→ **PROVIDED DATA**

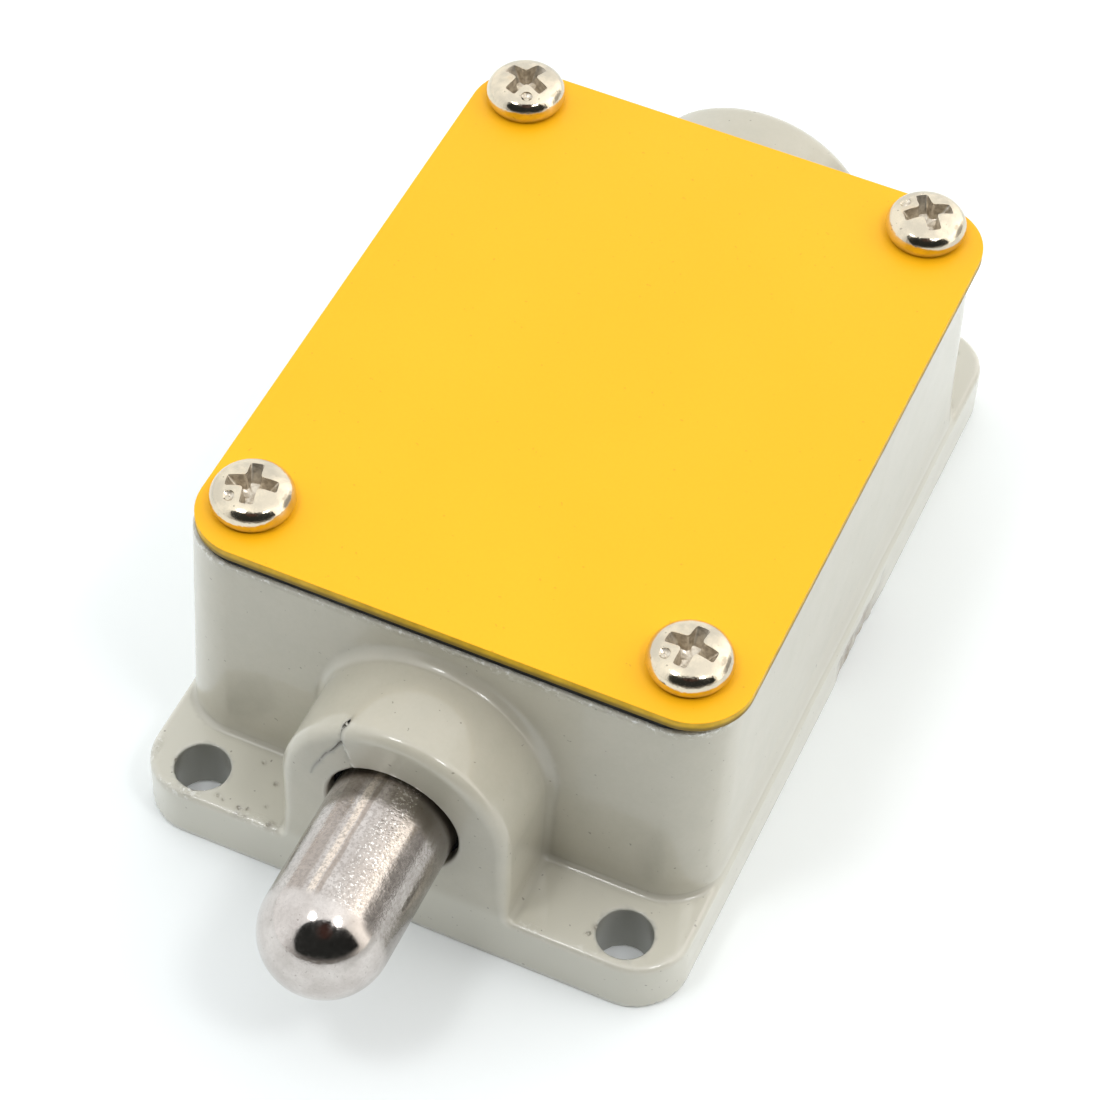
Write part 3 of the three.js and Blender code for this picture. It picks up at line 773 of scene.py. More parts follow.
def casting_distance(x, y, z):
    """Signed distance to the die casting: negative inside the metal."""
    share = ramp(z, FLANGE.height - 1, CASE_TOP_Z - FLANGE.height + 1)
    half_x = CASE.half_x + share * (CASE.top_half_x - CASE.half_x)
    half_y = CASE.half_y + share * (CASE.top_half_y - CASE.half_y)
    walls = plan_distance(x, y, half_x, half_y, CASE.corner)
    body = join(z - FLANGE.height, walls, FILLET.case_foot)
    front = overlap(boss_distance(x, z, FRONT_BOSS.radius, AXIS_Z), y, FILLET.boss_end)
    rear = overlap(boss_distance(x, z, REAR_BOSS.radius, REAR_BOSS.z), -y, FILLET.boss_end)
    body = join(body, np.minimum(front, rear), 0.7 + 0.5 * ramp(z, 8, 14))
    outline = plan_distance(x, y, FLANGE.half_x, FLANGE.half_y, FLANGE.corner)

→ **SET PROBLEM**
Write the whole listing out again. Keep every line exactly as it is.

→ **RESPONSE TO THIS EXERCISE**
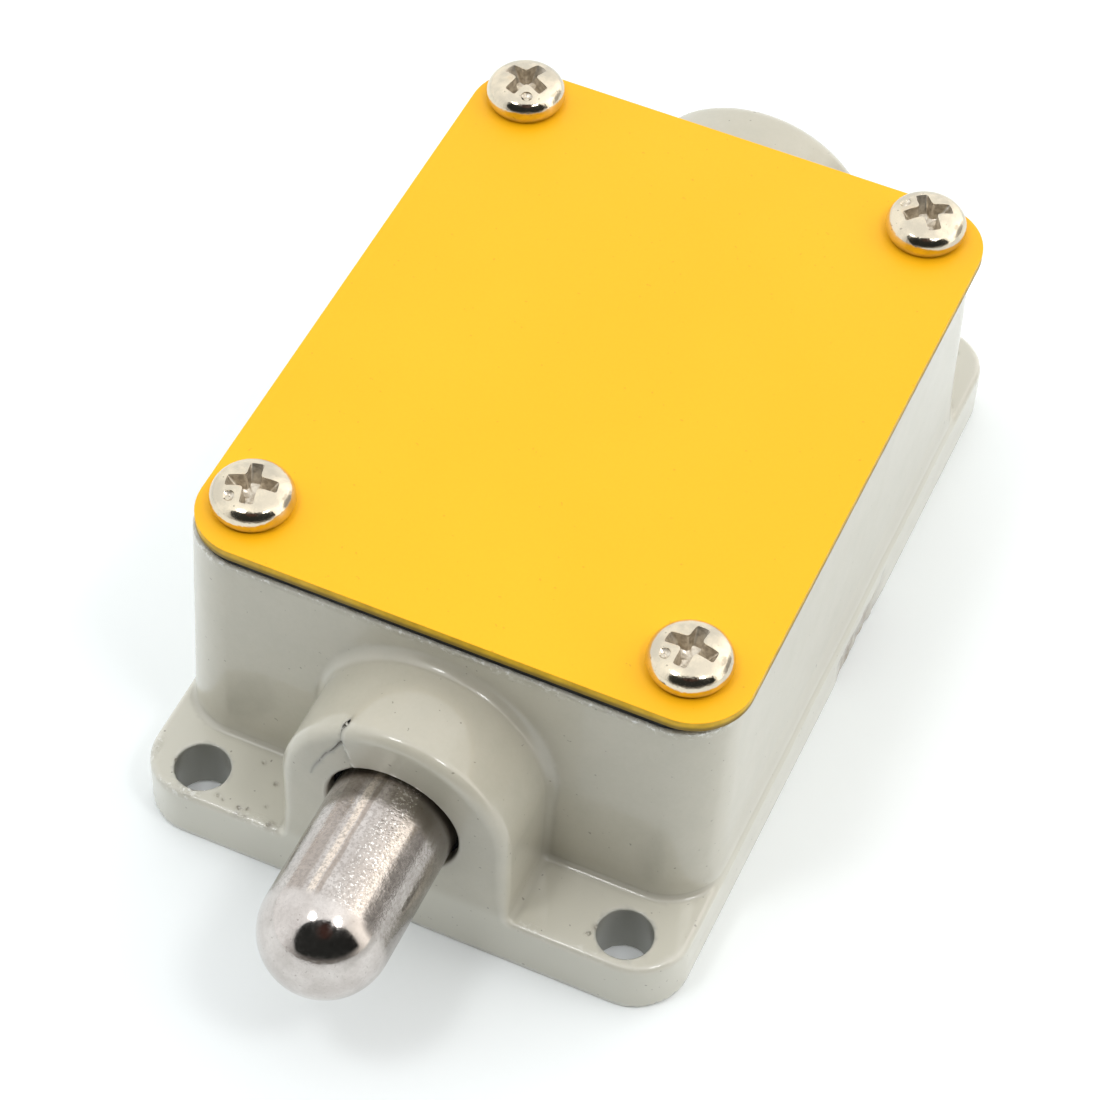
Write part 3 of the three.js and Blender code for this picture. It picks up at line 773 of scene.py. More parts follow.
def casting_distance(x, y, z):
    """Signed distance to the die casting: negative inside the metal."""
    share = ramp(z, FLANGE.height - 1, CASE_TOP_Z - FLANGE.height + 1)
    half_x = CASE.half_x + share * (CASE.top_half_x - CASE.half_x)
    half_y = CASE.half_y + share * (CASE.top_half_y - CASE.half_y)
    walls = plan_distance(x, y, half_x, half_y, CASE.corner)
    body = join(z - FLANGE.height, walls, FILLET.case_foot)
    front = overlap(boss_distance(x, z, FRONT_BOSS.radius, AXIS_Z), y, FILLET.boss_end)
    rear = overlap(boss_distance(x, z, REAR_BOSS.radius, REAR_BOSS.z), -y, FILLET.boss_end)
    body = join(body, np.minimum(front, rear), 0.7 + 0.5 * ramp(z, 8, 14))
    outline = plan_distance(x, y, FLANGE.half_x, FLANGE.half_y, FLANGE.corner)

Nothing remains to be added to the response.